Hudson Reporter Archive

Shootout or bow out for sheriff?

Hudson County Sheriff Juan Perez seems to believe no one is trying to put him out of office. Up until a few weeks ago, he said he is on good terms with all the political powers in Hudson County. But he may be wearing rose colored glasses.
A big pow-wow this week will bring together the leaders of Hudson County’s Democrats, where some people representing state Sen. and North Bergen Mayor Nicholas Sacco are looking to “talk some sense” into Jersey City Mayor Jerramiah Healy – who as chairman of the Hudson County Democratic Organization was considering giving Perez the Democratic line.
Normally, this is enough to guarantee a candidate election in the overwhelmingly Democratic county of Hudson. But reportedly, Sacco and Bayonne Mayor Mark Smith are supporting an alternative candidate, Undersheriff Frank Schillari of Secaucus.
Reports suggest that Perez angered some key people in the Sacco and Smith administrations, and became an outcast by mistakenly being too friendly with Retired Bayonne Municipal Judge Patrick Conaghan when he ran against Smith in November 2008.
Earlier this month, Sacco and Smith people confronted Healy saying that they had garnered strong support for Schillari, allegedly even getting the unpredictable state Sen. and Union City Mayor Brian Stack on board.
Sources say that Healy stalled for time, saying he needed a few days to settle the matter with Perez – meaning that Healy wasn’t just going to toss Perez to the dogs.
“Healy wants to give Perez somewhere to land,” one source said, meaning that Healy and the others would need to find Perez another job.
Word soon got back to the Sacco people that instead of putting out Perez’s resume, Healy began calling around to other mayors looking to get support for Perez against Schillari. This has raised the stakes in the political infighting among Democrats, filtering down into local elections.
However, by the end of last week, sources said that Healy had dropped Perez from the line.
Healy, apparently, was playing hard ball partly because he learned that some close supporters of his arch rival, Councilman Steven Fulop, have been working in Jersey City to get Schillari support.
Perhaps more importantly, state Sen.
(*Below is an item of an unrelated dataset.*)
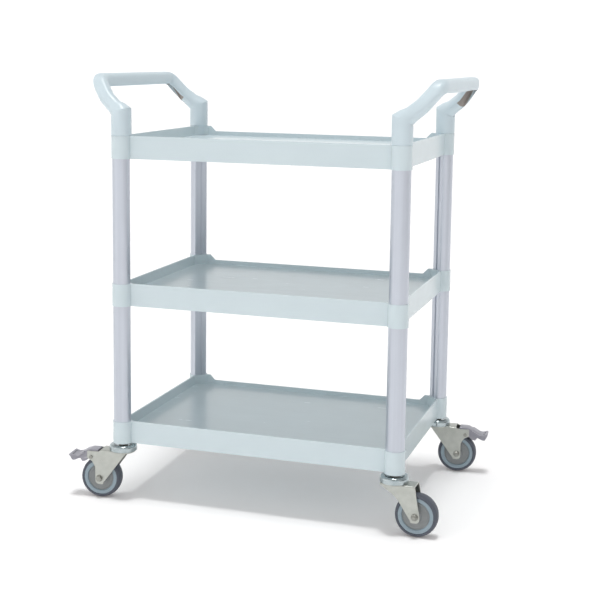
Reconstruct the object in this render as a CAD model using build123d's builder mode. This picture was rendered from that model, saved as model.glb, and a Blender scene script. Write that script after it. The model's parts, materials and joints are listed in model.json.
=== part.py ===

Sandra Cunningham, an important Healy ally, is casting her support behind Perez.
So is her close associate Assemblyman Anthony Chiappone, who had said he would be challenging Smith for mayor of Bayonne in the municipal election slated for May 11.
Sacco, Smith, Fulop and Stack should be able to drum up enough votes to get Schillari elected even if Perez runs in the June primary. But the issue puts Stack in a very uncomfortable position.
How can a non-Latino mayor of a town overflowing with Latino voters support a non-Latino candidate against a Latino? Stack, a master of local politics, has always been very loyal to his Latino base, and this could easily be the opportunity his opponents in the municipal elections need to crack into that base and peel off some votes against Stack.
If Stack doesn’t support Schillari, even the powerful Sacco-Smith base might not be enough.

McCann in the mix again

While a recent sighting of Terry Dehere, Sean Connors, Gerry McCann and Charles Epps seated together at a public function might not in itself indicate that a ticket for the Jersey City Board of Education election is being formed, it suggests there are common interests at work.
McCann, former advisor to Connors, former Hoboken Councilman Chris Campos, and former state Assemblyman Louis Manzo, has become a significant lightning rod in Rutherford elections, where his past convictions have been dragged out in order to besmirch a council candidate currently using him as an advisor.
In some ways, this is only just deserts for McCann, who has been the master of dirty tricks – he has been blamed for the failed effort to use half-naked pictures of Mayor Healy to help Manzo become Jersey City mayor – proving the old saying that “what comes around goes around.”

Dirty tricks

Speaking of dirty tricks, apparently one story says that one or more Secaucus Board of Education members may have been behind a plot to have a secretary seduce a security guard at Secaucus High School in order to somehow get him fired from his job. The plot failed because the secretary had a bout of conscience and confessed the whole plot to the intended victim.
But are the board members in trouble? No way. She wouldn’t give them up, and so she’s in trouble for filing a “false” police report about the alleged setup, and has been suspended.
“This thing is under investigation,” one Secaucus school official said. “But there are a lot of stories. We don’t know which was one is true, if any.”

Races

Apparently late breaking reports have two new prominent names have appeared the Bayonne municipal election: Vincent Militello may reportedly seek a council seat at large, while Nick Chiavallotti may be running in the 3rd Ward.
In Hoboken blogger known as the Hudson Shark has challenged his on-line opponent blogger – Hoboken Horse – to a triathlon to settle their differences, predicting he will win in swimming and bicycling, but the Hoboken Horse, being a horse, will win the footrace.